In the broader context PII is a looser concept, and can be thought of like browser fingerprinting. The legal system hasn't formalized it nearly to the same degree, but does have the concept of how enough otherwise public information sufficiently correlated can break into the realm of privacy violations. I. The browser fingerprinting world that's thought of pretty explicitly in terms of contributions of bits of entropy, but the legal system has pushed back on massive public surveillance when it steps into the realm of stalking or a firm of investigation that should require a warrant.


PII isn’t limited to SSNs. By your logic, First name can’t be PII, and last name with no accompanying info wouldn’t be PII. Different types of data have different risk profiles. When multiple records about an individual are collected the risk grows exponentially. Location is absolutely PII when combined with other risky data, like license plate.


One big easy line to draw is personal+individual versus commercial+corporation. There should be sweeping privacy laws that individuals can use to prevent information about them (including government issued identifiers) from being recorded, processed, and stored. Then for private vs private, a de minimis exception for individuals doing it noncommercially on a small number of people.

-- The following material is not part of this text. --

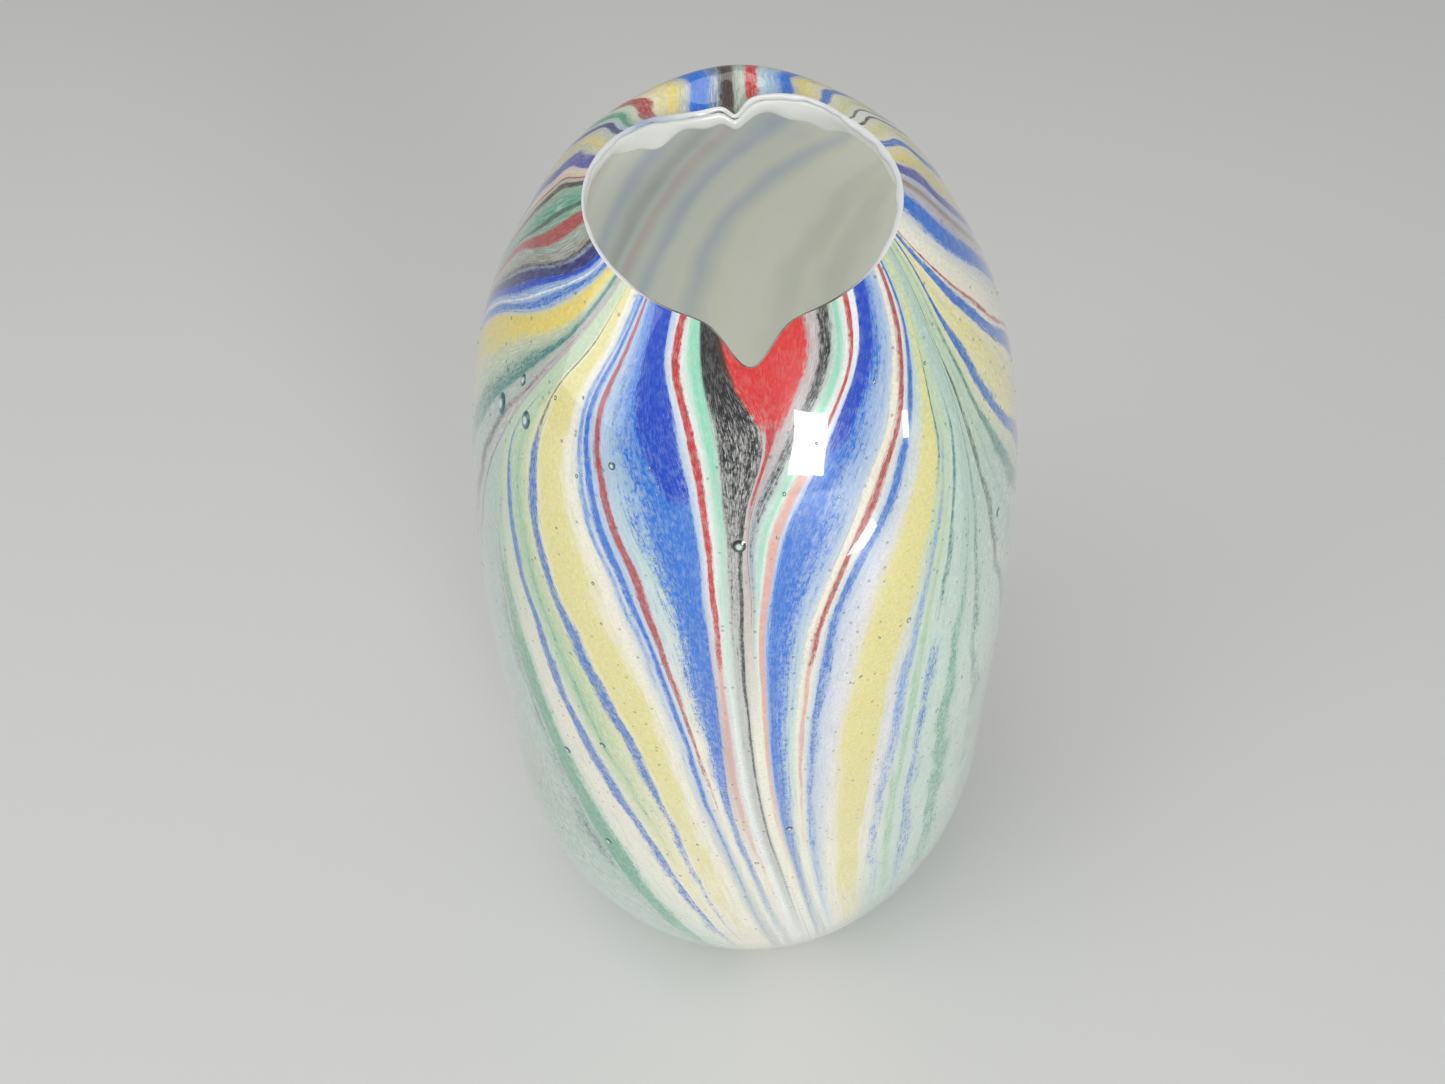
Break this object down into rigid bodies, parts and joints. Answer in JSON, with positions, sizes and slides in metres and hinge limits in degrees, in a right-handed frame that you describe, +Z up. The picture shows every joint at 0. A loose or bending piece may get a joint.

Delivery trucks are operated by corporations so don't have privacy protection (although the individuals driving them would from things like facial recognition). Traffic patterns can be studied without the use of individual identifiers. Law enforcement is moot because the juicy commercial surveillance databases won't be generated in the first place, and without them we can have an honest societal conversation whether the government should create their own surveillance databases of everyone's movements.

These aren't insurmountable problems. GDPR gets these answers mostly right. What it requires is drawing a line in the sand and iterating to close loopholes, rather than simply assuming futility when trying to regulate the corporate surveillance industry.